Candidates Look For Fresh Start In First Congressional District
Posted October 28, 2004
RALEIGH, N.C. — Over the last year, the 1st Congressional District was rocked with scandal. Two candidates are eager to turn that around. The district covers a good portion of the northeastern corner of the state and drops as far south as Wilson and Wayne counties.
It seems like everywhere you go in Wilson, G.K. Butterfield finds a friend. The former attorney and judge has been a Congressman for three months and is already running for re-election.
Butterfield won the 1st Congressional seat in a special election after Frank Ballance stepped down for medical reasons. Ballance has since been indicted on mail fraud and money laundering charges.
"That's an unfortunate chapter in eastern N.C. and I'm not going to dwell on that," Butterfield said.
Instead, Butterfield likes to talk about his work in Washington with the tobacco buyout. He continues trying to bring jobs to the 1st District.
"As a member of the small business committee, I'm going to be looking at ways and means of stimulating growth of small businesses in eastern North Carolina because small businesses employ more than 80 percent of our workers," he said.
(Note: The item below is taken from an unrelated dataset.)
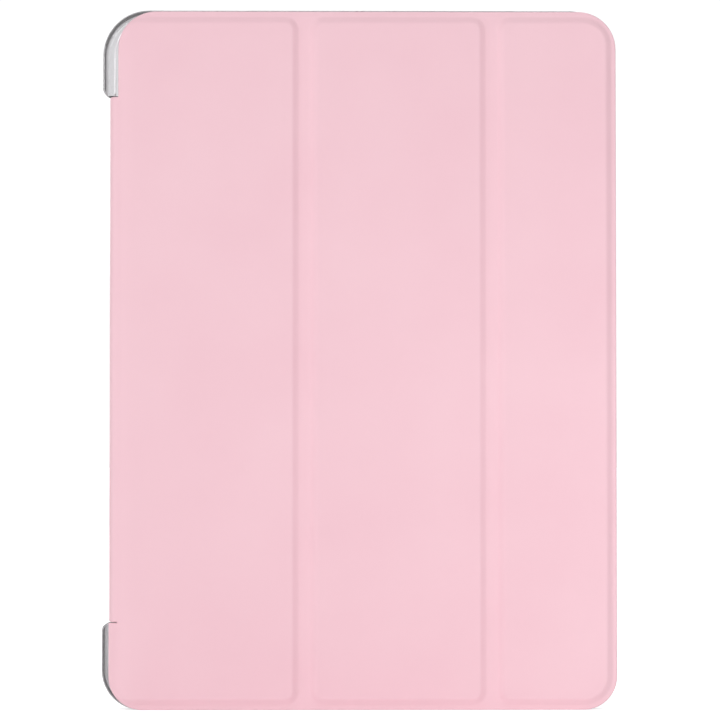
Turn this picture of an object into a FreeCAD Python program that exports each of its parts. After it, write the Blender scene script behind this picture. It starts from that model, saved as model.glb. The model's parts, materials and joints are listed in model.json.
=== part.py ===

Jobs are also a priority for Butterfield's challenger. Greg Dority is a security consultant who ran for the same office two years ago.
"My overseas experience makes me more qualified to bring jobs to North Carolina," he said.
The Republican from Washington, N.C., backs President George W. Bush in the war on terror, but he does agree with Democrat John Edwards on one issue.
"I talk about the need for increased intelligence capacity and increased counter-intelligence capacity," Dority said.
Dority believes a Republican will give the 1st District a fresh start.
"Butterfield, Ballance are really the same thing," he said. "Until we continue to fight and win this battle on corruption, we can understand why there will not be federal money coming down here."
There are some other district races of interest in North Carolina. Republican incumbent Walter Jones, who has served in Congress for 10 years, faces Democrat Roger Eaton, who is an assistant plant manager, in the 3rd Congressional District. The 3rd District covers most of the coast and stretches inland to Wilson and Nash counties.
In the 7th District, which runs from Fayetteville to Wilmington, Realtor Ken Plonk, a Republican, hopes to outseat Democrat Mike McIntyre. McIntyre is seeking a fifth term.
In the 8th District, which spreads from Cumberland County to Charlotte, Republican Incumbent Robin Hayes hopes to serve a fourth term. He takes on Democrat Beth Troutman, a former production crewmember from the TV show, "The West Wing."